--- What to do ---
Give back the exact lines spanning from the line with "Turn this picture" to the line with "# The pillar", with both of those lines included and no others.

>> Start Task data

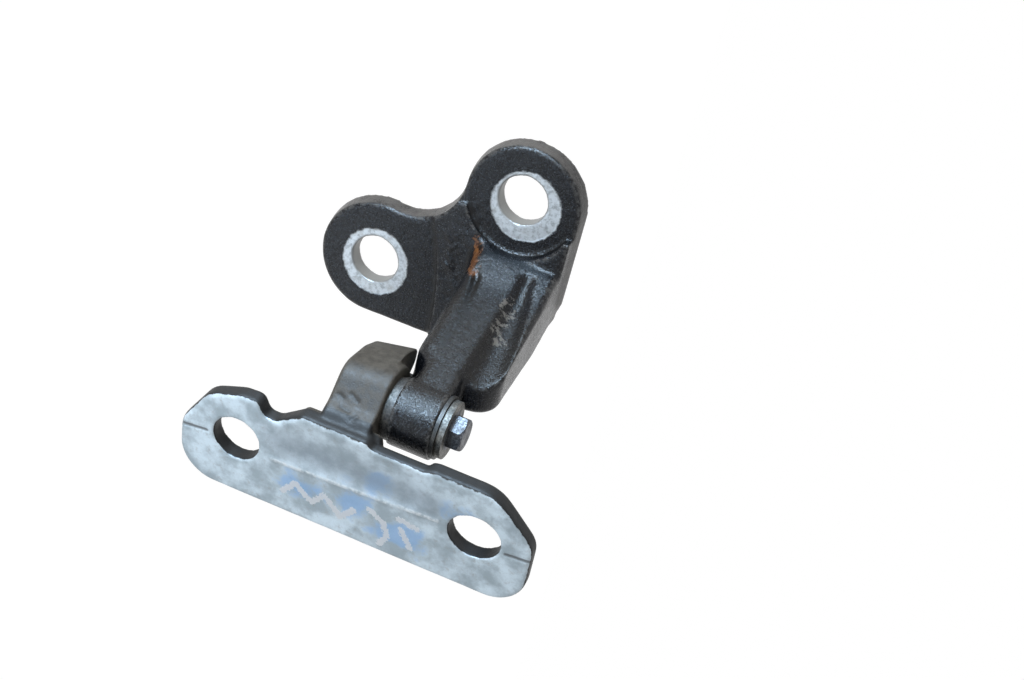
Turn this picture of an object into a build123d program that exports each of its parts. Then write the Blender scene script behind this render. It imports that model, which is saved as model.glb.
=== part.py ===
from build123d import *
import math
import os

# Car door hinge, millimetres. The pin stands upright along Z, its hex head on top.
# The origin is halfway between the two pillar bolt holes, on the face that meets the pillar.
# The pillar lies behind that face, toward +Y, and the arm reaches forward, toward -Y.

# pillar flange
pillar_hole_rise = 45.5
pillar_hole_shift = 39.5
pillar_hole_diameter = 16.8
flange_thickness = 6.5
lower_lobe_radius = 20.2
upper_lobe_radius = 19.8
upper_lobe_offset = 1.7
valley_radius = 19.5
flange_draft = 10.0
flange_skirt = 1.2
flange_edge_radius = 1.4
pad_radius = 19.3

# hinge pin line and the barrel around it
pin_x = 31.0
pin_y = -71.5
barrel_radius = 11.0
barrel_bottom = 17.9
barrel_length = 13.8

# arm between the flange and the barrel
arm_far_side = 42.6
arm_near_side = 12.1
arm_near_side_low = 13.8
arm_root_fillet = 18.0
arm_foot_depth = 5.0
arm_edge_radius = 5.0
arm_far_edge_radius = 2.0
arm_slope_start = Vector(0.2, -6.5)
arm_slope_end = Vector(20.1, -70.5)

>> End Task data
>> Start Task data

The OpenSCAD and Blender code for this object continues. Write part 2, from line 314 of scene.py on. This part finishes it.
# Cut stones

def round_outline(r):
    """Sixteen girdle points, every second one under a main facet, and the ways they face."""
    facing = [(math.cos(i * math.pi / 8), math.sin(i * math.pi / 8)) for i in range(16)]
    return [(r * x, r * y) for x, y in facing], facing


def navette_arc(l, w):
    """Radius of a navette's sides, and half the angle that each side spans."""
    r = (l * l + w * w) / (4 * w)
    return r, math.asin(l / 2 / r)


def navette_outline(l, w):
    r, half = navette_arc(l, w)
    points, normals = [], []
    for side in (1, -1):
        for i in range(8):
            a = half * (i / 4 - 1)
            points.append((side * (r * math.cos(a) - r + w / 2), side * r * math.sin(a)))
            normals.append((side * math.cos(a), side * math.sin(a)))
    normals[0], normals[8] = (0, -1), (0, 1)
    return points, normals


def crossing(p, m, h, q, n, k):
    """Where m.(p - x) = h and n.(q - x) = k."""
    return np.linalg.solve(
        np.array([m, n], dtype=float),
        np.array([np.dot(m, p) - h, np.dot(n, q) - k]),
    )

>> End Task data

--- Solution for this exercise ---
Turn this picture of an object into a build123d program that exports each of its parts. Then write the Blender scene script behind this render. It imports that model, which is saved as model.glb.
=== part.py ===
from build123d import *
import math
import os

# Car door hinge, millimetres. The pin stands upright along Z, its hex head on top.
# The origin is halfway between the two pillar bolt holes, on the face that meets the pillar.
# The pillar lies behind that face, toward +Y, and the arm reaches forward, toward -Y.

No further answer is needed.